* **Do this**
Please quote every line word for word.

* **Data shown**
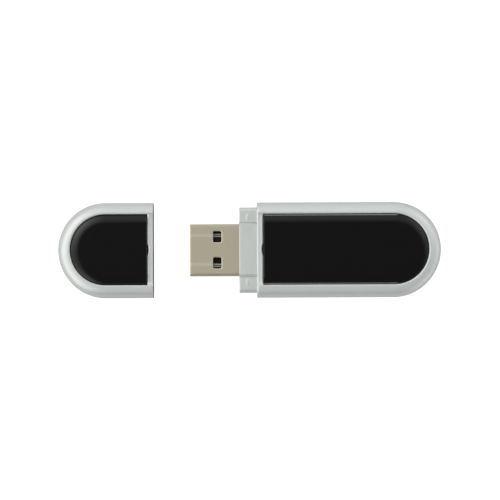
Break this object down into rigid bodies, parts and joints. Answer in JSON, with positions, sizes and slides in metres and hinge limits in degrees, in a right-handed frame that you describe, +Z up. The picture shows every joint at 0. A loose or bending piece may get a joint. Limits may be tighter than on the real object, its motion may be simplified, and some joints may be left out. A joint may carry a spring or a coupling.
{
  "type": "usb flash drive",
  "caption": "USB flash drive: flat round-ended silver housing with gloss black panels, a steel series A plug, and a matching cap pulled off in line with it.",
  "frame": {"origin": "under the middle of the whole object, on the surface that it lies on, with the cap pulled off", "axes": "+X along the drive from the cap, past the plug, to the round end of the body; +Z up through its thickness; +Y across it"},
  "size_m": [0.089, 0.022, 0.009],
  "materials": {
    "silver_plastic": "moulded ABS with satin silver paint",
    "gloss_black": "polished black acrylic",
    "plug_steel": "folded sheet, nickel plated, warm tint",
    "insulator_black": "moulded, dull",
    "contact_gold": "copper alloy, gold plated",
    "board_green": "glass-epoxy board with green solder mask",
    "chip_epoxy": "moulded epoxy; the tinned leads are part of the same solid",
    "can_metal": "plated can",
    "capacitor_ceramic": "fired, dull, tinned ends",
    "resistor_ceramic": "dark coating, tinned ends",
    "film_white": "double-sided adhesive film"
  },
  "bodies": {
    "drive": {"body_sleeve": "silver_plastic", "body_top_panel": "gloss_black", "body_bottom_panel": "gloss_black", "body_top_adhesive": "film_white", "body_bottom_adhesive": "film_white", "carrier_base": "silver_plastic", "carrier_cover": "silver_plastic", "plug_shell": "plug_steel", "plug_insulator": "insulator_black", "contact_power": "contact_gold", "contact_data_minus": "contact_gold", "contact_data_plus": "contact_gold", "contact_ground": "contact_gold", "circuit_board": "board_green", "controller_chip": "chip_epoxy", "flash_chip": "chip_epoxy", "voltage_regulator": "chip_epoxy", "crystal": "can_metal", "capacitor_1": "capacitor_ceramic", "capacitor_2": "capacitor_ceramic", "capacitor_3": "capacitor_ceramic", "capacitor_4": "capacitor_ceramic", "capacitor_5": "capacitor_ceramic", "capacitor_6": "capacitor_ceramic", "resistor_1": "resistor_ceramic", "resistor_2": "resistor_ceramic", "resistor_3": "resistor_ceramic", "resistor_4": "resistor_ceramic"},
    "cap": {"cap_sleeve": "silver_plastic", "cap_top_panel": "gloss_black", "cap_bottom_panel": "gloss_black", "cap_top_adhesive": "film_white", "cap_bottom_adhesive": "film_white"}
  },
  "joints": [
    {"name": "cap_slide", "type": "slide", "parent": "drive", "child": "cap", "axis": [1, 0, 0], "range_m": [0, 0.0239]}
  ]
}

* **Solution**
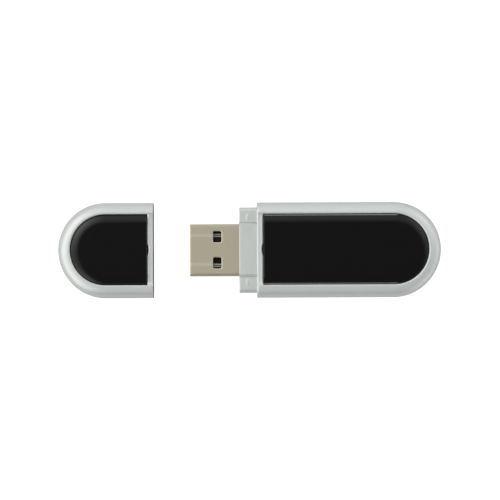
Break this object down into rigid bodies, parts and joints. Answer in JSON, with positions, sizes and slides in metres and hinge limits in degrees, in a right-handed frame that you describe, +Z up. The picture shows every joint at 0. A loose or bending piece may get a joint. Limits may be tighter than on the real object, its motion may be simplified, and some joints may be left out. A joint may carry a spring or a coupling.
{
  "type": "usb flash drive",
  "caption": "USB flash drive: flat round-ended silver housing with gloss black panels, a steel series A plug, and a matching cap pulled off in line with it.",
  "frame": {"origin": "under the middle of the whole object, on the surface that it lies on, with the cap pulled off", "axes": "+X along the drive from the cap, past the plug, to the round end of the body; +Z up through its thickness; +Y across it"},
  "size_m": [0.089, 0.022, 0.009],
  "materials": {
    "silver_plastic": "moulded ABS with satin silver paint",
    "gloss_black": "polished black acrylic",
    "plug_steel": "folded sheet, nickel plated, warm tint",
    "insulator_black": "moulded, dull",
    "contact_gold": "copper alloy, gold plated",
    "board_green": "glass-epoxy board with green solder mask",
    "chip_epoxy": "moulded epoxy; the tinned leads are part of the same solid",
    "can_metal": "plated can",
    "capacitor_ceramic": "fired, dull, tinned ends",
    "resistor_ceramic": "dark coating, tinned ends",
    "film_white": "double-sided adhesive film"
  },
  "bodies": {
    "drive": {"body_sleeve": "silver_plastic", "body_top_panel": "gloss_black", "body_bottom_panel": "gloss_black", "body_top_adhesive": "film_white", "body_bottom_adhesive": "film_white", "carrier_base": "silver_plastic", "carrier_cover": "silver_plastic", "plug_shell": "plug_steel", "plug_insulator": "insulator_black", "contact_power": "contact_gold", "contact_data_minus": "contact_gold", "contact_data_plus": "contact_gold", "contact_ground": "contact_gold", "circuit_board": "board_green", "controller_chip": "chip_epoxy", "flash_chip": "chip_epoxy", "voltage_regulator": "chip_epoxy", "crystal": "can_metal", "capacitor_1": "capacitor_ceramic", "capacitor_2": "capacitor_ceramic", "capacitor_3": "capacitor_ceramic", "capacitor_4": "capacitor_ceramic", "capacitor_5": "capacitor_ceramic", "capacitor_6": "capacitor_ceramic", "resistor_1": "resistor_ceramic", "resistor_2": "resistor_ceramic", "resistor_3": "resistor_ceramic", "resistor_4": "resistor_ceramic"},
    "cap": {"cap_sleeve": "silver_plastic", "cap_top_panel": "gloss_black", "cap_bottom_panel": "gloss_black", "cap_top_adhesive": "film_white", "cap_bottom_adhesive": "film_white"}
  },
  "joints": [
    {"name": "cap_slide", "type": "slide", "parent": "drive", "child": "cap", "axis": [1, 0, 0], "range_m": [0, 0.0239]}
  ]
}